Fipke, an Edmonton native, graduated in 1970 from the University of British Columbia with a Bachelor of Science (honours) geology degree. In 1991, Fipke discovered the existence of diamonds in the Northwest Territories that led to the establishment of the Ekati Mine in 1998.

Fipke owns a 10 per cent share of the mine, which accounts for four per cent of the world's diamond production. In 2006, he donated $6 million UBC to support the creation of a centre for innovative research.

Fipke bought his first thoroughbred in 1981 and in 2008 won the Queen's Plate with Not Bourbon and Hall of Fame trainer Roger Attfield. Three years later, Fipke's Perfect Shirl claimed the Breeders' Cup Filly and Mare Turf at Churchill Downs as a stunning 27-1 longshot with Attfield as the conditioner.

Fipke has run a horse in the Kentucky Derby before. In 2008, Tale of Ekati — named after his famous mine — finished fourth but taught Fipke a valuable lesson.

"I was very disappointed and since then I try not to get too into my own horse," he said. "For every race you win, you lose a lot more and as soon as you start to get too confident you get cut right down to size and get really humbled.''

Fipke said the key to success in both geology and horse-racing remains the same: Patience.

"I've been in horse racing over 30 years," he said. "And when it takes more than 25 years to get a horse like Tale of Ekati, it shows that if you are persistent you can achieve anything."

Fipke not only owns Golden Soul and Java's War but also bred both. Java's War earned his Derby berth with a stirring win at the Blue Grass at Keeneland on April 13. After a slow start, Java's War made a bold, seven-wide move on the far turn and caught the leaders in the final strides.

But that was just three weeks ago, which Fipke said could be a concern heading into the Derby.

"You always worry about a horse bouncing, but he's going very well right now," Fipke said. "He's training really aggressively and is really keen.''

While Java's War heads into the Derby on a winning note, he struggled in his only other start at Churchill Downs. Java's War finished a distant sixth in the Kentucky Jockey Club Stakes in November.

Java's War has finished in the money in six-of-seven career starts (one win, three times second, twice third).
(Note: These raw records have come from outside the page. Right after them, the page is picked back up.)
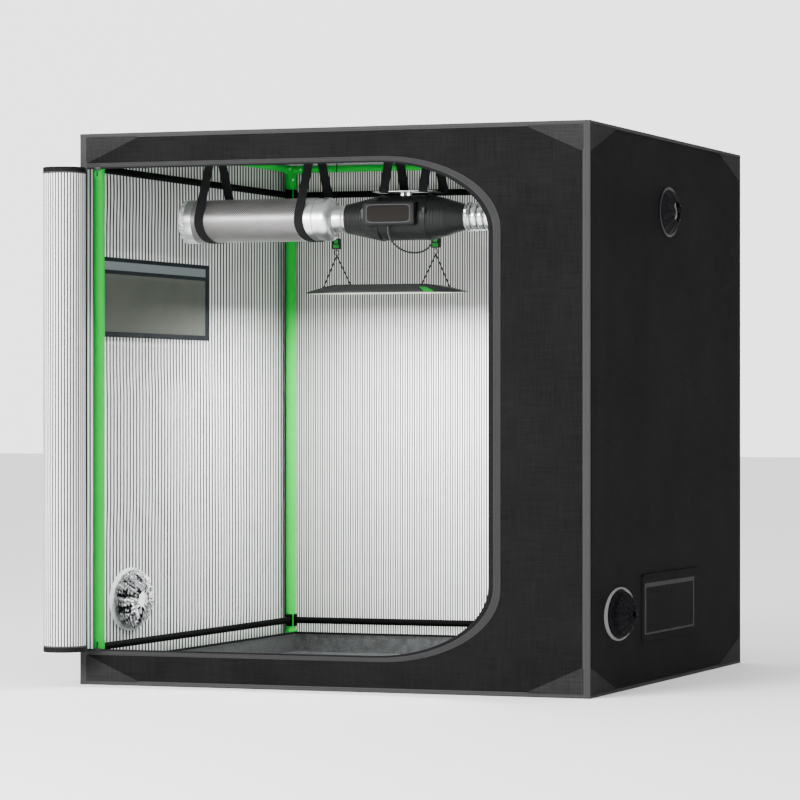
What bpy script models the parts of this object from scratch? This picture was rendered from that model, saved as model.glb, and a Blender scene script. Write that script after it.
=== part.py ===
"""Indoor grow tent with its door rolled open, in metres, +Z up.

The origin is the middle of the tent's footprint, on the floor. +X is to the right of someone who
faces the doorway, and +Y goes back into the tent. A steel frame of round poles in three-way corner
fittings holds a sewn box of lined cloth. A filter, a fan, a ribbed duct and a lamp hang inside
from two bars that hook over the side rails.
"""
import math

import bmesh
import bpy
from mathutils import Matrix, Vector

# Overall size of the sewn cover
tent_width = 1.975
tent_depth = 1.975
tent_height = 2.032

# Cloth, sewn edge tape and the fit between pieces
cloth = 0.002
tape = 0.0012
gap = 0.0003
tape_front_width = 0.027
tape_front_height = 0.0155
tape_side_width = 0.007
tape_side_height = 0.011
tape_roof_width = 0.012
overrun = 0.01
smooth_angle = math.radians(35)
patch_raise = 0.0006
patch_bite = 0.001

# Corner patches: length along the edge, then height, for each face
patch_front_long = 0.235
patch_front_tall = 0.1
patch_side_long = 0.33
patch_side_tall = 0.095

# Frame tubes
pole_radius = 0.0205
rail_radius = 0.0135
tube_wall = 0.0012
pole_inset = 0.053
round_sides = 12

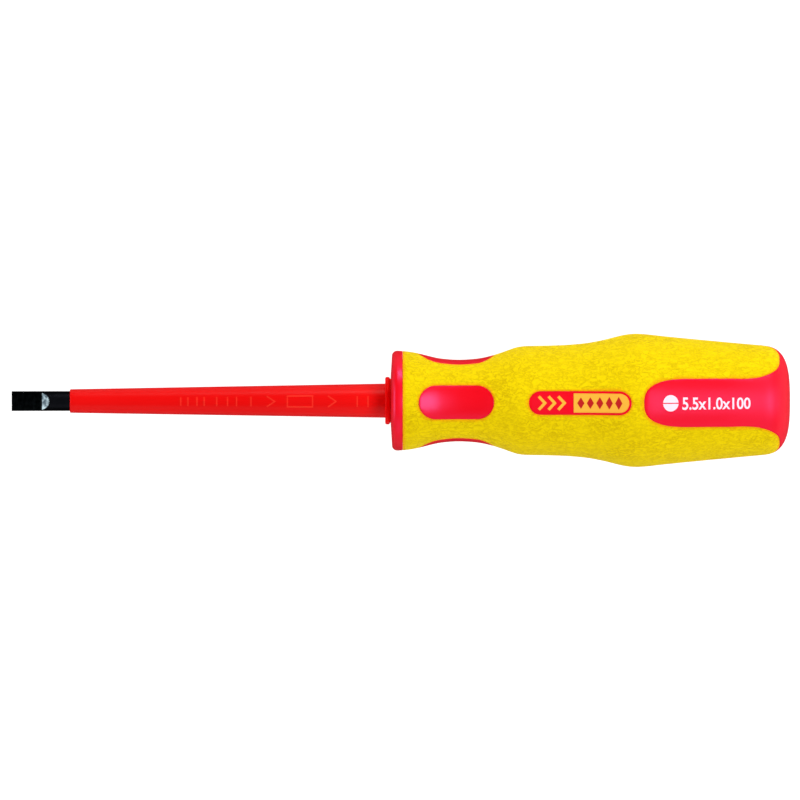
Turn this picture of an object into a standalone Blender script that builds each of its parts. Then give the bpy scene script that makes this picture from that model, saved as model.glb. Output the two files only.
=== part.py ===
"""Insulated slotted screwdriver with a fixed 5.5 x 1.0 blade and a two-component handle.

Metres. The tool lies along +X from its tip, at the origin, to the end of its handle. +Z is the front,
which carries the badge and the size mark, and the flats of the tip face +Z and -Z. An angle about the
tool's axis is 0 at +Z and grows towards +Y.
"""

import math

import bmesh
import bpy
import numpy as np
from mathutils import Vector

MM = 0.001

# Blade: a slotted tip as wide as its round shank, 5.5 x 1.0.
SHANK_R = 2.75 * MM
TIP_THICKNESS = 1.0 * MM
FLANK_END = 8.4 * MM
FLANK_HALF_THICKNESS = 1.45 * MM
RUN_OUT_END = 10.5 * MM
BLADE_LENGTH = 165.0 * MM
WING_WIDTH = 8.4 * MM
WING_THICKNESS = 3.0 * MM
WING_SPANS = ((138 * MM, 147 * MM), (151 * MM, 160 * MM))
WING_SHOULDER = 2.0 * MM

# Insulating sleeve on the shank.
SLEEVE_START = 16.2 * MM
SLEEVE_END = 122.0 * MM
SLEEVE_START_R = 3.28 * MM
SLEEVE_NECK_R = 4.74 * MM
SLEEVE_CORNER = 0.3 * MM
ANCHOR_RINGS = ((108 * MM, 110 * MM), (114 * MM, 116 * MM))
ANCHOR_RING_R = 5.3 * MM

# Hard core, whose round nose stands in front of the collar.
NOSE_START = 103.75 * MM
NOSE_END = 105.1 * MM
NOSE_R = 6.6 * MM
NOSE_CORNER = 0.35 * MM
CORE_R = 6.1 * MM
CORE_HEX_START = 118.0 * MM
CORE_HEX_FLAT_R = 6.2 * MM
CORE_GROOVES = ((130 * MM, 133 * MM), (163 * MM, 166 * MM))
CORE_GROOVE_R = 5.6 * MM
CORE_END = 171.0 * MM

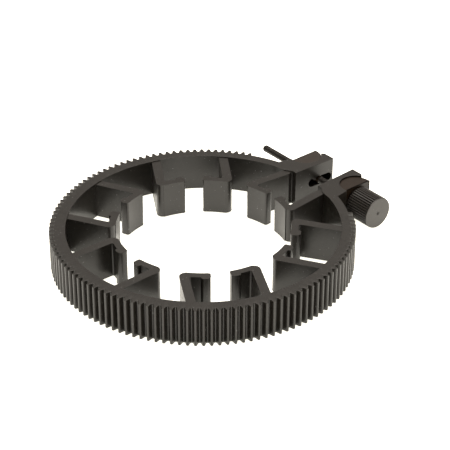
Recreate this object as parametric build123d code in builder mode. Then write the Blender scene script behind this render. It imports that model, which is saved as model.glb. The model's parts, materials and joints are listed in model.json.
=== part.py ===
"""Adjustable split gear ring: a toothed ring that clamps round a lens barrel.

The origin is on the ring's axis at its lower face, +Z is along the axis and +X points
at the split, where a thumb screw draws two ears together.
The ring is one moulding whose back and twelve finger roots bend, so each stretch that
keeps its shape is a solid of its own, and each bending place is a round knuckle.
"""

from build123d import *
from math import atan2, cos, degrees, hypot, radians, sin, sqrt, tan
import os

os.makedirs("parts", exist_ok=True)

# Gear teeth
MODULE = 0.8
FULL_CIRCLE_TEETH = 126
TEETH_EACH_SIDE = 52  # besides the one opposite the split
PRESSURE_ANGLE = 20
FACE_WIDTH = 13.25

# Band
BAND_INNER_R = 46.6
PLAIN_OUTER_R = 49.7  # the toothless stretches beside the ears
BACK_PIVOT_X = -48.0
BACK_KNUCKLE_R = 1.3
BACK_GAP = 0.4

# Fingers, in the frame of a pair whose centre line is +X
PAIR_ANGLES = (57.5, 118.7, 180.0)
FINGER_HEIGHT = 12.75
LEG_THICKNESS = 3.0
ROOT_AT = (44.5, 12.0)
LEG_LEAN = -1.0
SPLIT_ROOT_AT = (45.6, 8.8)
SPLIT_LEG_LEAN = 5.9
PAD_TIP_ANGLE = 6.0
SPLIT_PAD_TIP_ANGLE = 3.9
PAD_INNER_R = 29.4
PAD_THICKNESS = 2.3
BEAD_RISE = 1.0
BEAD_WIDTH = 3.0
ELBOW_OUTER_ROUNDING = 1.5
ELBOW_INNER_ROUNDING = 0.6
TIP_INNER_ROUNDING = 0.7
TIP_OUTER_ROUNDING = 1.2
BEAD_END_ROUNDING = 0.7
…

But Fipke says there are some striking similarities between Java's War and Northern Dancer, the legendary Canadian-bred that won both the Derby and Preakness in '64 before finishing third in the Belmont, the final jewel of U.S. thoroughbred racing's Triple Crown.
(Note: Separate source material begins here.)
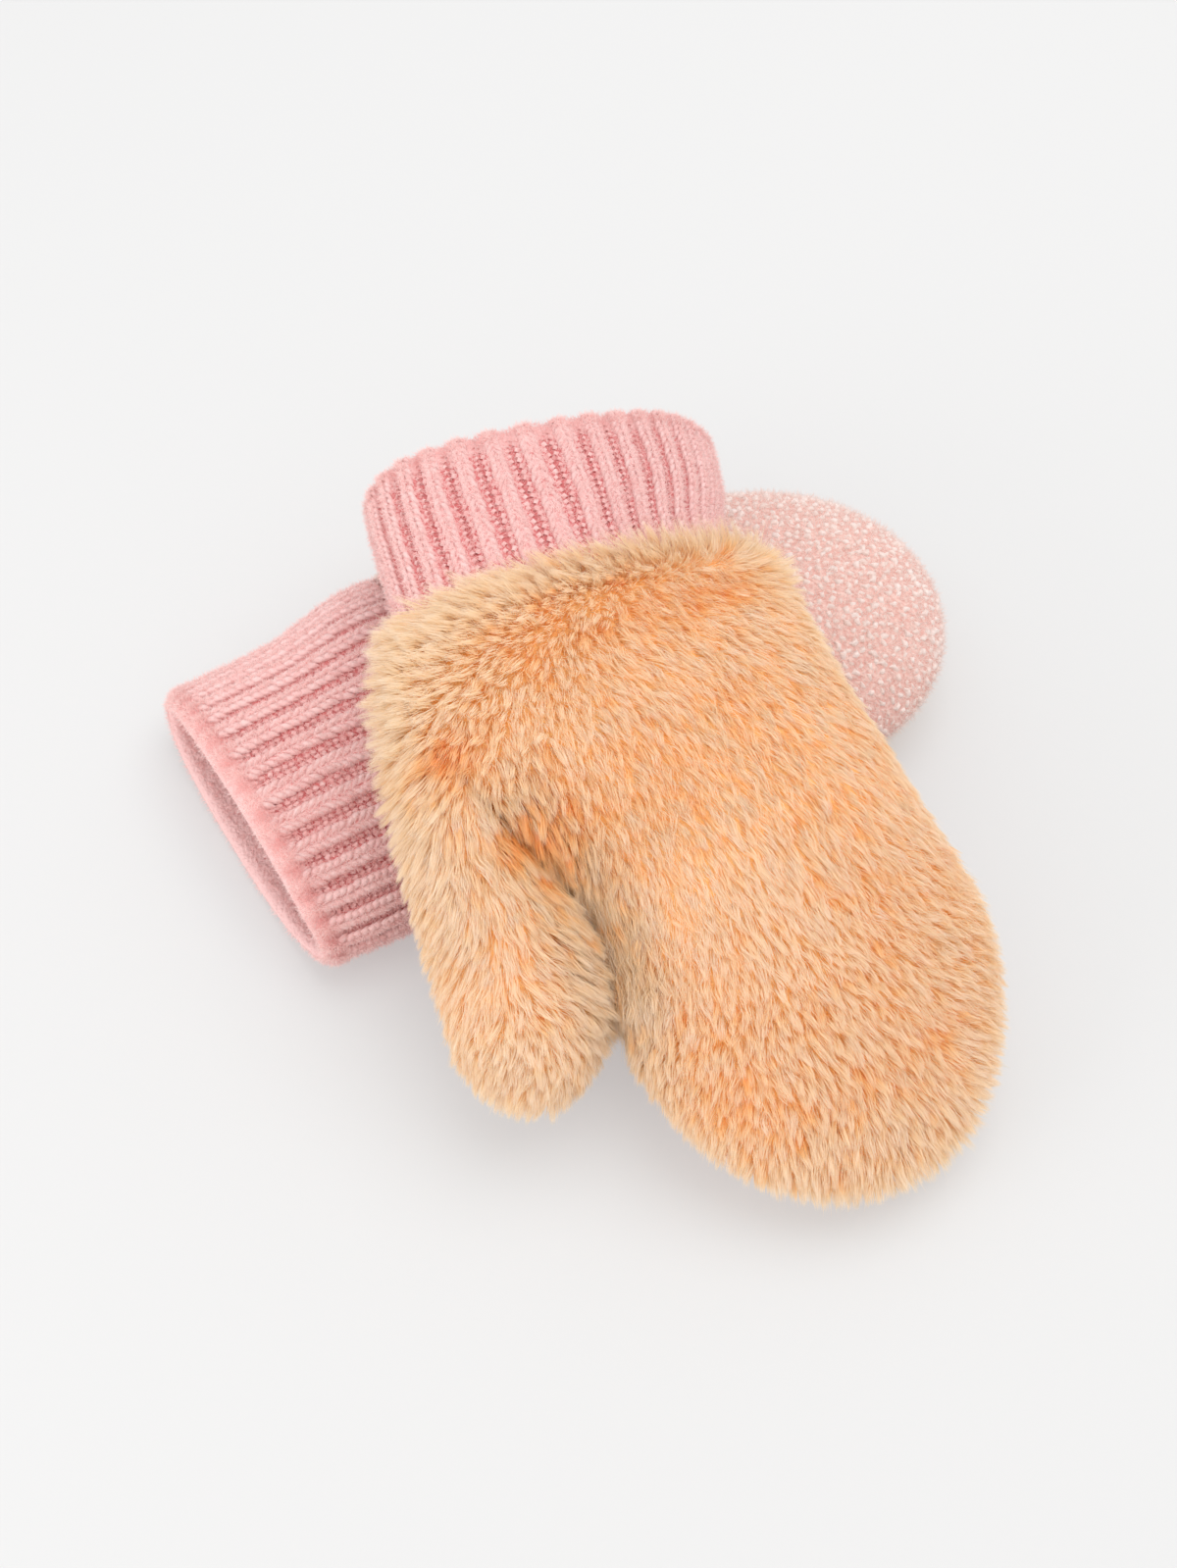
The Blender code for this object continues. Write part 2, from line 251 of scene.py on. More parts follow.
def ground_finish(name, deep, pale):
    """The knit's ground, seen between raised stitches or loops, where its deep colour is painted
    shade. Its tone makes it paler.
    """
    finish = Finish(name, 0.9)
    grain = finish.noise(1100.0, 4.0)
    lightness = grain + finish.attribute("tone") * 0.5
    finish.colour(finish.mix(lightness.between(0.35, 0.7), deep, pale))
    finish.bump(grain, 0.0008, 0.8)
    return finish.material


# ---------------------------------------------------------------- the mittens' own shape

GAP = 0.3  # between pieces that meet at a seam

# The cuff: half its width, and its rise to the palm side and to the back side
CUFF_WALL = 4.0  # two layers of knit
CUFF_ROUNDNESS = 0.94  # 1 is a true ellipse, less is squarer
CUFF_RINGS = [
    dict(u=0, half=37.5, palm=10.5, back=10.5),
    dict(u=14, half=38.6, palm=11.5, back=11.5),
    dict(u=32, half=38.4, palm=13.0, back=13.0),
    dict(u=50, half=38.2, palm=13.5, back=13.0),
]
RIB_COUNT = 34
RIB_CROWDING = 0.22  # share by which ribs are wider at the thumb's fold and narrower opposite
RIB_HEIGHT = 1.3
HEM_ROUND = 2.2  # length of the hem's rounding
HEM_FADES = 34.0  # from the hem, over which its own outline fades out

# The outline that the plush reaches: its little-finger side, where the thumb parts, and
# its thumb side
OUTLINE = [
    dict(u=50, little=-37.8, parting=38.0, thumb=42.0),
    dict(u=60, little=-38.4, parting=40.5, thumb=46.0),
    dict(u=72, little=-39.0, parting=38.0, thumb=50.0),
    dict(u=87, little=-40.2, parting=32.0, thumb=54.0),
    dict(u=103, little=-41.8, parting=26.2, thumb=57.0),
    dict(u=110, little=-42.6, parting=26.6, thumb=58.0),
    dict(u=120, little=-43.8, parting=28.0, thumb=58.8),
    dict(u=132, little=-44.8, parting=29.4, thumb=58.4),
]
CROTCH = 103.0  # where thumb and fingers part
THENAR = 40.0  # length of the valley that runs from there up the palm
THUMB_GAP = 1.6  # between the plush of thumb and fingers
GAP_OPENS = 4.0  # length over which that gap opens
TIP_START, TIP_LENGTH = 132.0, 43.0  # of the fingers' rounded end
THUMB_TIP_START, THUMB_TIP_LENGTH = 114.0, 19.0

TUCK = 24.0  # degrees that a panel's side rolls under to its seam
TUCK_FROM = 109.0  # where the fingers' inner side starts to roll under
SHOULDER = 0.42  # how far a panel drops to meet the cuff, as a share of its rise
SHOULDER_SPAN = (-3.0, 12.0)  # from the cuff's seam, over which it drops

# How each mitten lies: which way it heads on the plan and how far it rolls, in degrees, and
# its middle's height
RIGHT_LIE = [
    dict(u=0, heading=-75.5, height=42.0, roll=0.0),
    dict(u=24, heading=-75.5, height=45.0, roll=0.0),
    dict(u=50, heading=-73.5, height=46.5, roll=-1.0),
    dict(u=72, heading=-66.0, height=44.6, roll=-4.0),
    dict(u=100, heading=-62.5, height=36.1, roll=-6.0),
    dict(u=130, heading=-62.5, height=22.5, roll=-4.0),
    dict(u=150, heading=-62.5, height=13.0, roll=-1.0),
    dict(u=175, heading=-62.5, height=6.0, roll=0.0),
]
LEFT_LIE = [
    dict(u=0, heading=30.0, height=11.0, roll=0.0),
    dict(u=24, heading=28.0, height=12.0, roll=-2.0),
    dict(u=50, heading=22.0, height=12.5, roll=-6.0),
    dict(u=72, heading=17.0, height=11.0, roll=-5.0),
    dict(u=100, heading=14.0, height=10.0, roll=-3.0),
    dict(u=130, heading=13.0, height=9.5, roll=0.0),
    dict(u=175, heading=13.0, height=9.5, roll=0.0),
]
PAST_THE_END = 6.0  # how far the tables above are read past their ends
DROOP_ACROSS = (24.0, 56.0)  # v and u over which the thumb droops
DROOP_ALONG = (70.0, 118.0)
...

"Java's War is just a little horse but so was Northern Dancer," Fipke said. "And I just found out the other day Northern Dancer won the Bluegrass Stakes and three weeks later won the Kentucky Derby so . . .

"(Java's War) really goes over the ground really nicely, you couldn't ask for better so that's one thing about him. And he has quite the kick. Most horses really go full blast for a quarter-mile but he really seems to have a longer kick."

However, Fipke said winning the Derby with Golden Soul would be especially gratifying because he also raced Perfect Soul, Golden Soul's father. Perfect Soul won the Grade I Keeneland Turf Mile and Grade II Maker's Mark Mile at Keeneland in 2003, both in record time, en route to being named Canada's champion male turf horse.

Golden Soul has a win and two second-place finishes in five career starts. The horse competed in all three Derby prep races in New Orleans, running second in the LeComte, sixth in the Risen Star and fourth in the Louisiana Derby.

"This is Perfect Soul's first Kentucky Derby contender so if he won it would be something else," Fipke said. "Java's War is bred to go a mile and a quarter whereas Golden Soul is bred for a mile and a half.

"He's fresh and hasn't raced for five or six weeks so he could be a surprise."

Of course, with such a large field the Derby winner will undoubtedly need a little racing luck in order to emerge victorious.

"I'm not sure the best horse always wins," Fipke said. "You can get boxed in so you have to be a bit lucky at the Derby.

"You always dream about winning races but I find it tends to happen when you don't expect it to."